### Data for the task ###

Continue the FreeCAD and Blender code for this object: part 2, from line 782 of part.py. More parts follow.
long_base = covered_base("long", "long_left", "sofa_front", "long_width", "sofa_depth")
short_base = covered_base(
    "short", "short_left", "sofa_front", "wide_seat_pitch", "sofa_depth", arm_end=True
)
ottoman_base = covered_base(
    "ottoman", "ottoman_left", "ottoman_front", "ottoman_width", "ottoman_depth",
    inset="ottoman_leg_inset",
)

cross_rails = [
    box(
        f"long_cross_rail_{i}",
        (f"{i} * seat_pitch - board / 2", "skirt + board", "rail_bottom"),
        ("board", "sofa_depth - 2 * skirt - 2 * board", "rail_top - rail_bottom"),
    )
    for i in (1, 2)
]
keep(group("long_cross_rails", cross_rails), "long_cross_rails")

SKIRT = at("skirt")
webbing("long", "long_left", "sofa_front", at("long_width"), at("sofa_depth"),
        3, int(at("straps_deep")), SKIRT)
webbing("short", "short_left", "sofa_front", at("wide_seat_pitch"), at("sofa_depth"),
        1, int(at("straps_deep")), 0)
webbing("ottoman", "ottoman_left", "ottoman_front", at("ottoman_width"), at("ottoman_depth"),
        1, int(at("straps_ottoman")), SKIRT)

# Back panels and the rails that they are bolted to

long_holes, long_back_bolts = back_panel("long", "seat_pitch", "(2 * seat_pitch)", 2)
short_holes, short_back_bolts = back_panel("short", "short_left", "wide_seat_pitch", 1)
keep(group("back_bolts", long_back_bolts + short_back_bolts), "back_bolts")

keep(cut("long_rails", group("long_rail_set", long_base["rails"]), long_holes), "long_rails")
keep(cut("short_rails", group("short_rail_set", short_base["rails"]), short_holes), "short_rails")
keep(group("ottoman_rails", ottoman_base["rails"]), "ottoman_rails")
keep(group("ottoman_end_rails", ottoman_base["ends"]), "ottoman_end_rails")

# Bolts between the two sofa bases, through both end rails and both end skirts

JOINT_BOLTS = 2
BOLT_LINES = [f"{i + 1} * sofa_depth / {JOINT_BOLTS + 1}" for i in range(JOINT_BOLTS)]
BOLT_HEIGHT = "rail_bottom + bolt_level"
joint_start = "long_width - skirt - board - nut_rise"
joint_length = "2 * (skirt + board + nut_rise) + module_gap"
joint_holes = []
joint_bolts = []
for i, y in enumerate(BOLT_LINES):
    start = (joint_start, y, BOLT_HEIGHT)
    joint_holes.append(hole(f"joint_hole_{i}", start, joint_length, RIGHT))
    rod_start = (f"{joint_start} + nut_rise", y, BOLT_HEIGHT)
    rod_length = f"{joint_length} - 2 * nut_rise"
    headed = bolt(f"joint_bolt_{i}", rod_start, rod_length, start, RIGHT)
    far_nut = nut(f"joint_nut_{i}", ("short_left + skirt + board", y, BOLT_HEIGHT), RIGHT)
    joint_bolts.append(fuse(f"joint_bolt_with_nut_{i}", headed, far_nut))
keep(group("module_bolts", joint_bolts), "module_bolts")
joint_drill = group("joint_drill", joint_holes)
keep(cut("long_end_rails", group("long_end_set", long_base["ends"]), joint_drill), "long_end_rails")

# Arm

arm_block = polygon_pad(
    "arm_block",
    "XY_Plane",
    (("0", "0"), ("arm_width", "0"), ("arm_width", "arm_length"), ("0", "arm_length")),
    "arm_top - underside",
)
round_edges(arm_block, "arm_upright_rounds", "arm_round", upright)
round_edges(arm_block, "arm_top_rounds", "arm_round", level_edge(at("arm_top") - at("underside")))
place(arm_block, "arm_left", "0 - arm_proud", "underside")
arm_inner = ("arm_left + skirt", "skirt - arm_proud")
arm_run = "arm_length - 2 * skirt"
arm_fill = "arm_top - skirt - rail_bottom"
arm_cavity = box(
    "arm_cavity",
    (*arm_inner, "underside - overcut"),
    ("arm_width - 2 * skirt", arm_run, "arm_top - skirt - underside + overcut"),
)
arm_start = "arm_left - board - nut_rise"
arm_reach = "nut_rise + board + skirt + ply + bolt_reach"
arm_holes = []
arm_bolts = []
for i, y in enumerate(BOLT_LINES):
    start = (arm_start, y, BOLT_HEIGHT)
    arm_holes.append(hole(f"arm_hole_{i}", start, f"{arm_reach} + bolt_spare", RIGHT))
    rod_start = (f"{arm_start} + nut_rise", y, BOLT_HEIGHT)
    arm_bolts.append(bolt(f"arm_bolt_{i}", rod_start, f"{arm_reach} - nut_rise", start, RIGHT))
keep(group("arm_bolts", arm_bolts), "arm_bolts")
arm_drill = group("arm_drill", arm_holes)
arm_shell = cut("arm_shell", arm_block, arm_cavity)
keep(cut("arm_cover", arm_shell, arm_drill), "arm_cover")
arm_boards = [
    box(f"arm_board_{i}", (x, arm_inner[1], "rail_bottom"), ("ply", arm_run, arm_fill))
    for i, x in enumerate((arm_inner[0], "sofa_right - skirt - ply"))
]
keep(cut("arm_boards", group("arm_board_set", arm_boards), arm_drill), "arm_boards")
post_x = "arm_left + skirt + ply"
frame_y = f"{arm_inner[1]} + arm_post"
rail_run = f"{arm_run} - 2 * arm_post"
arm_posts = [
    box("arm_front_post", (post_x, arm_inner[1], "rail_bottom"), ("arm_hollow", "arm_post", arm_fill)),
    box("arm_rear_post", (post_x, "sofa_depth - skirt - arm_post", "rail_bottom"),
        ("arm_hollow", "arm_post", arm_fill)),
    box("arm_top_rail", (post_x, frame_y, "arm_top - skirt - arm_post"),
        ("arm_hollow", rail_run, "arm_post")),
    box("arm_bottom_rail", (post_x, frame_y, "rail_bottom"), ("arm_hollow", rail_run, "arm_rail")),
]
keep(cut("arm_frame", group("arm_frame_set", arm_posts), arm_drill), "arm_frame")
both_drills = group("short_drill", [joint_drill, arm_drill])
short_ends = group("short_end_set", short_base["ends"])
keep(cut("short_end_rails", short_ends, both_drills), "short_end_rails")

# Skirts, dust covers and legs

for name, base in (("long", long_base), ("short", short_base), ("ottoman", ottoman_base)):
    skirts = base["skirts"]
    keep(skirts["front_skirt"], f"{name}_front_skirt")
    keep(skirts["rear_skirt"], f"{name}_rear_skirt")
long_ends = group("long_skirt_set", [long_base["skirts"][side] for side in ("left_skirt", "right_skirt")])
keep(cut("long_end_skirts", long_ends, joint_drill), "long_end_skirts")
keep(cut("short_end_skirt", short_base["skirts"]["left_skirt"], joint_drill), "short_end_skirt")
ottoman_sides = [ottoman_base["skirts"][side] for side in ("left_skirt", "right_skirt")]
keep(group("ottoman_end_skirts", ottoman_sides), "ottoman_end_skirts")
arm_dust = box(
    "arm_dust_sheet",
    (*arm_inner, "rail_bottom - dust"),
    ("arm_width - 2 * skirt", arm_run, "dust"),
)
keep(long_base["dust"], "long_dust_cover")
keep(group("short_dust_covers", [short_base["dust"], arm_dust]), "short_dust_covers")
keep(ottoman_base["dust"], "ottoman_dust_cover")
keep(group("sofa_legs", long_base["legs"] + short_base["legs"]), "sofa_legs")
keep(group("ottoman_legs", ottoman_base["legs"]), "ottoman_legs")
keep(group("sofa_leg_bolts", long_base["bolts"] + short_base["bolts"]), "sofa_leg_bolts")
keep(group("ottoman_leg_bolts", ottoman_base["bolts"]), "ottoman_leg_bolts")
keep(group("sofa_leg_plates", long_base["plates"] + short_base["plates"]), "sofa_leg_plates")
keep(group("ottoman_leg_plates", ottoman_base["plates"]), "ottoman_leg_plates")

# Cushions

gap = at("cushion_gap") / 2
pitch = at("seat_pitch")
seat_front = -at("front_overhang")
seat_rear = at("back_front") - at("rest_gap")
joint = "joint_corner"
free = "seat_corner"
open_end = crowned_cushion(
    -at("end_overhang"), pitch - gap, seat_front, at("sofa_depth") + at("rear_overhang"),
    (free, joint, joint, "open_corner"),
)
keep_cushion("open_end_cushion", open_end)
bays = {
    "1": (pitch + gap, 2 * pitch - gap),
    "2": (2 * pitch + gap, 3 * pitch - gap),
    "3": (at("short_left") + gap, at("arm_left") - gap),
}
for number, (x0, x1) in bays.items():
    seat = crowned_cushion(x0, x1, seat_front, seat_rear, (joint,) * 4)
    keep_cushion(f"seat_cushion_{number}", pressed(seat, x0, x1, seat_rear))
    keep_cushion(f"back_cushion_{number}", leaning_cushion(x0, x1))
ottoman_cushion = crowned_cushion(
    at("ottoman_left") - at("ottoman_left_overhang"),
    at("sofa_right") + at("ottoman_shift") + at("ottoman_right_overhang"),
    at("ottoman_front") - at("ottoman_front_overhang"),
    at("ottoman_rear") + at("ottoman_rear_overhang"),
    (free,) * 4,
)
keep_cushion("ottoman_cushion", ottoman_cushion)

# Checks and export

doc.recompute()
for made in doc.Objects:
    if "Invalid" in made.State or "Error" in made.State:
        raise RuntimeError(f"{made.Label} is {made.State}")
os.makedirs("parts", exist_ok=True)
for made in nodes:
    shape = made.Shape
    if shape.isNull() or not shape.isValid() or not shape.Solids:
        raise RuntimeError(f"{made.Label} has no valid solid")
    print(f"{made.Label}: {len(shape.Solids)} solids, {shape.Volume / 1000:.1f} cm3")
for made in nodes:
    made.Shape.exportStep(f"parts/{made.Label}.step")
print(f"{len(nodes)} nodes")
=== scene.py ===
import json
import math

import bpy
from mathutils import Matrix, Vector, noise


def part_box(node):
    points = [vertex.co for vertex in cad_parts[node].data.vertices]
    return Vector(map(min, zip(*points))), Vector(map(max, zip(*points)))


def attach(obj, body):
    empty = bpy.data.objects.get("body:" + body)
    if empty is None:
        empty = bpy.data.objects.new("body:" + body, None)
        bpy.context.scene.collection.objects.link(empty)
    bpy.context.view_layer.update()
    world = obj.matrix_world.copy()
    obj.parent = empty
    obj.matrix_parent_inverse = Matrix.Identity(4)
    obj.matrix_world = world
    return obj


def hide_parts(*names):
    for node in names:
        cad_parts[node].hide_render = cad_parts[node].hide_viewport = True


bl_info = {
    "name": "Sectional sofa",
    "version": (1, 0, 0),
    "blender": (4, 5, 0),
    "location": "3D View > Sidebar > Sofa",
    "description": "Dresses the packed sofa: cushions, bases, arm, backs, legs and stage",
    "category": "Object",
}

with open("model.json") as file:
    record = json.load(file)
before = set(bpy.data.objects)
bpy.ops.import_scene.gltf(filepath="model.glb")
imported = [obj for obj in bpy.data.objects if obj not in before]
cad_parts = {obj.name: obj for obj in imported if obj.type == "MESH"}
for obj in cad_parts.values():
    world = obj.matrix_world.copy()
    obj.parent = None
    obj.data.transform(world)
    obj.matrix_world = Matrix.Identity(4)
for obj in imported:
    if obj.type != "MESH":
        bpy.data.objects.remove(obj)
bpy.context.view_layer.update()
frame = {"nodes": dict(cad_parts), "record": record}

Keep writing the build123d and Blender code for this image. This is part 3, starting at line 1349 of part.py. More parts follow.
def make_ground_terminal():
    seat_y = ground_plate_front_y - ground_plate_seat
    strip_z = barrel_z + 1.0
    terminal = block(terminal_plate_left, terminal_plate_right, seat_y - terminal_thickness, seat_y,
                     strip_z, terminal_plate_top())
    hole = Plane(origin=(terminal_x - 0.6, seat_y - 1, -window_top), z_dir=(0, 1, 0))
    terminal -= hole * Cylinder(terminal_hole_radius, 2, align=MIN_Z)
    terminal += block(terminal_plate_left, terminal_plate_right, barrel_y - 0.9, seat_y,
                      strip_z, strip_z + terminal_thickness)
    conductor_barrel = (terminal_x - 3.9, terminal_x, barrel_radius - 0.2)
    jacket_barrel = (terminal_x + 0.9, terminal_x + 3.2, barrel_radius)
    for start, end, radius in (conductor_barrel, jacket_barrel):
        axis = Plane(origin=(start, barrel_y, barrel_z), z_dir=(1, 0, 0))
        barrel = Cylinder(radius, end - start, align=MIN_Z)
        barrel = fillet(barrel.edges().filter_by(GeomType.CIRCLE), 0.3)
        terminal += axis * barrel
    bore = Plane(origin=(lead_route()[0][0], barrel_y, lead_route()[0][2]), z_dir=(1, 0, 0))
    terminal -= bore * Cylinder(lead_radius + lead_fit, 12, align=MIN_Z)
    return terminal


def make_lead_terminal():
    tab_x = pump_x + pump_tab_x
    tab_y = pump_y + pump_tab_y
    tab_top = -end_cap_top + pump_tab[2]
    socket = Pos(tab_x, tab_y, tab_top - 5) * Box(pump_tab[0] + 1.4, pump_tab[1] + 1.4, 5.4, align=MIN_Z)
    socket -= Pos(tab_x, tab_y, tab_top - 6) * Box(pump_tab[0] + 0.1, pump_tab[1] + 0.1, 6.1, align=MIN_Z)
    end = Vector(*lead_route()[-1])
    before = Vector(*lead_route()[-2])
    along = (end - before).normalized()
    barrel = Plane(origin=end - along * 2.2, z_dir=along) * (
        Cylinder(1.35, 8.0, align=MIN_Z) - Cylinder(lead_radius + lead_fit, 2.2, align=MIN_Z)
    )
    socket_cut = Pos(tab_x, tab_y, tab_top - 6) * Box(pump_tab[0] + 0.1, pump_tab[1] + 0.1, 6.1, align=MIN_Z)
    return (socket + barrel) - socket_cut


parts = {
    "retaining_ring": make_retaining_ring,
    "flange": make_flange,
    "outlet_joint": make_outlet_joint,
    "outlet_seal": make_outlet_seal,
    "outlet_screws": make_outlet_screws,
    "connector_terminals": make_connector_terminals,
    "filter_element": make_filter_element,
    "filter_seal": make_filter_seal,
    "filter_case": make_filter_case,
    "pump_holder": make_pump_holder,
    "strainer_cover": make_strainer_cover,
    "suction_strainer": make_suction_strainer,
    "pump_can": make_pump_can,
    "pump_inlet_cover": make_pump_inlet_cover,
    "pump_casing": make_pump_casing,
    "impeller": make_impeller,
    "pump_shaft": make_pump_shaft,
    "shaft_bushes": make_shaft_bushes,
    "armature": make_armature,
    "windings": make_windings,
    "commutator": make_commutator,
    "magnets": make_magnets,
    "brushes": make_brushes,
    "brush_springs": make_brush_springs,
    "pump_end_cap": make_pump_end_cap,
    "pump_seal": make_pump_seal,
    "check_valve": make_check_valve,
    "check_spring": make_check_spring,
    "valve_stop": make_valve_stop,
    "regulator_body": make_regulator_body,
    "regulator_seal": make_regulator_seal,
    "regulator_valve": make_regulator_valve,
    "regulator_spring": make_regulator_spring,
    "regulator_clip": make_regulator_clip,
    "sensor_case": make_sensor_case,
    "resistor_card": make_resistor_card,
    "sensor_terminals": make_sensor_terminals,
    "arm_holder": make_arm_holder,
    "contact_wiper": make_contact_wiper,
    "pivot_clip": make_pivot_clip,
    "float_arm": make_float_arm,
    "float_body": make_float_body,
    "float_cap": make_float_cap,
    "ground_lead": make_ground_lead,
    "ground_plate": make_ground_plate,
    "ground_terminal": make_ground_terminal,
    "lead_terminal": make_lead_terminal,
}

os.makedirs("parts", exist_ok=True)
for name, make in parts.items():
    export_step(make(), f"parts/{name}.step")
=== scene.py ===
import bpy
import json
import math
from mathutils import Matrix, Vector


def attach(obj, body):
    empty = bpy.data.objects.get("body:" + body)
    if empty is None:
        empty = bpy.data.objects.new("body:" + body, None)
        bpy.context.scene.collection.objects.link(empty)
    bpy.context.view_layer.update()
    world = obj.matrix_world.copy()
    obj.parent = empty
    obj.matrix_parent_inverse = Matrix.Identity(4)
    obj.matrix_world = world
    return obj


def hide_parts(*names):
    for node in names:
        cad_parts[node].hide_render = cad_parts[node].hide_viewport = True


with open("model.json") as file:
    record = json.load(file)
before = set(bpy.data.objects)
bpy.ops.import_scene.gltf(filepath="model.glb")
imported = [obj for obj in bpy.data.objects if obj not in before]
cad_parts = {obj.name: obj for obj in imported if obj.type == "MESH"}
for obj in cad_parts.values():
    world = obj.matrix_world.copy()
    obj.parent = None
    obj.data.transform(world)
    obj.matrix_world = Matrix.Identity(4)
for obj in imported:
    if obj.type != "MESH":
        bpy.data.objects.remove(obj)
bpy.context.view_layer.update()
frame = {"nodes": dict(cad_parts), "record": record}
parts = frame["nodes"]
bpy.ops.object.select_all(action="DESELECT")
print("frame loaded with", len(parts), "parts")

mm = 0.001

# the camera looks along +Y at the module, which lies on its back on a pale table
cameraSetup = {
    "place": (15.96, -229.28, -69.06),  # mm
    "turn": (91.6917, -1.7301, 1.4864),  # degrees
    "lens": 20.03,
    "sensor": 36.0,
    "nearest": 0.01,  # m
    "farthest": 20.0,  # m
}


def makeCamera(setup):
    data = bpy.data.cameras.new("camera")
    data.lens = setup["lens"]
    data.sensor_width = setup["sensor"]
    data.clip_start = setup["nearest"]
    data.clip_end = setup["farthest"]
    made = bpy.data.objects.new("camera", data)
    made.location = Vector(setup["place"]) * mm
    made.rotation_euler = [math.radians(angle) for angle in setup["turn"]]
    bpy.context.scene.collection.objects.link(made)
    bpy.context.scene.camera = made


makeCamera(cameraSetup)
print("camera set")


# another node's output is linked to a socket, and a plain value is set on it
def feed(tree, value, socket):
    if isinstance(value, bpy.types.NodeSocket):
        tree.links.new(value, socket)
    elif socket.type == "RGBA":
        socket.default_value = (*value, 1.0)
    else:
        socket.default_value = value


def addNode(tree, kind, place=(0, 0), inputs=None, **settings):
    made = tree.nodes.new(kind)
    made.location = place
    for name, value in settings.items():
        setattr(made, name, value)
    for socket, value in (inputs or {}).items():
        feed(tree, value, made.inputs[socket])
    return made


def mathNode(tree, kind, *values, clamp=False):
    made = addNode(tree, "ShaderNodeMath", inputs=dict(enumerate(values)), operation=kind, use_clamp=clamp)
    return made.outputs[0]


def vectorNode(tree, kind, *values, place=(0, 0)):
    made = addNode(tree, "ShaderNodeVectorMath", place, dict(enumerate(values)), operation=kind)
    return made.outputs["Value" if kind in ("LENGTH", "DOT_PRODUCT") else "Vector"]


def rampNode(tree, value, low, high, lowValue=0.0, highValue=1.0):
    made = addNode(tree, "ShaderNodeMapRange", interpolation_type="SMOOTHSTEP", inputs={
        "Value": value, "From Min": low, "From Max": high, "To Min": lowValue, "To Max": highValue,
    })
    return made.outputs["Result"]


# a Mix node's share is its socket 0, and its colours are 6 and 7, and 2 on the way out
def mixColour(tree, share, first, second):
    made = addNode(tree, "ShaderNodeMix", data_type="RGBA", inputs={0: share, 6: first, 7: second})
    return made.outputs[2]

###

> **What to work on**: Only the lines from the first line of the records through the line containing "# Bolts between" should be repeated, exactly as they appear.

> **Answer below**:
Continue the FreeCAD and Blender code for this object: part 2, from line 782 of part.py. More parts follow.
long_base = covered_base("long", "long_left", "sofa_front", "long_width", "sofa_depth")
short_base = covered_base(
    "short", "short_left", "sofa_front", "wide_seat_pitch", "sofa_depth", arm_end=True
)
ottoman_base = covered_base(
    "ottoman", "ottoman_left", "ottoman_front", "ottoman_width", "ottoman_depth",
    inset="ottoman_leg_inset",
)

cross_rails = [
    box(
        f"long_cross_rail_{i}",
        (f"{i} * seat_pitch - board / 2", "skirt + board", "rail_bottom"),
        ("board", "sofa_depth - 2 * skirt - 2 * board", "rail_top - rail_bottom"),
    )
    for i in (1, 2)
]
keep(group("long_cross_rails", cross_rails), "long_cross_rails")

SKIRT = at("skirt")
webbing("long", "long_left", "sofa_front", at("long_width"), at("sofa_depth"),
        3, int(at("straps_deep")), SKIRT)
webbing("short", "short_left", "sofa_front", at("wide_seat_pitch"), at("sofa_depth"),
        1, int(at("straps_deep")), 0)
webbing("ottoman", "ottoman_left", "ottoman_front", at("ottoman_width"), at("ottoman_depth"),
        1, int(at("straps_ottoman")), SKIRT)

# Back panels and the rails that they are bolted to

long_holes, long_back_bolts = back_panel("long", "seat_pitch", "(2 * seat_pitch)", 2)
short_holes, short_back_bolts = back_panel("short", "short_left", "wide_seat_pitch", 1)
keep(group("back_bolts", long_back_bolts + short_back_bolts), "back_bolts")

keep(cut("long_rails", group("long_rail_set", long_base["rails"]), long_holes), "long_rails")
keep(cut("short_rails", group("short_rail_set", short_base["rails"]), short_holes), "short_rails")
keep(group("ottoman_rails", ottoman_base["rails"]), "ottoman_rails")
keep(group("ottoman_end_rails", ottoman_base["ends"]), "ottoman_end_rails")

# Bolts between the two sofa bases, through both end rails and both end skirts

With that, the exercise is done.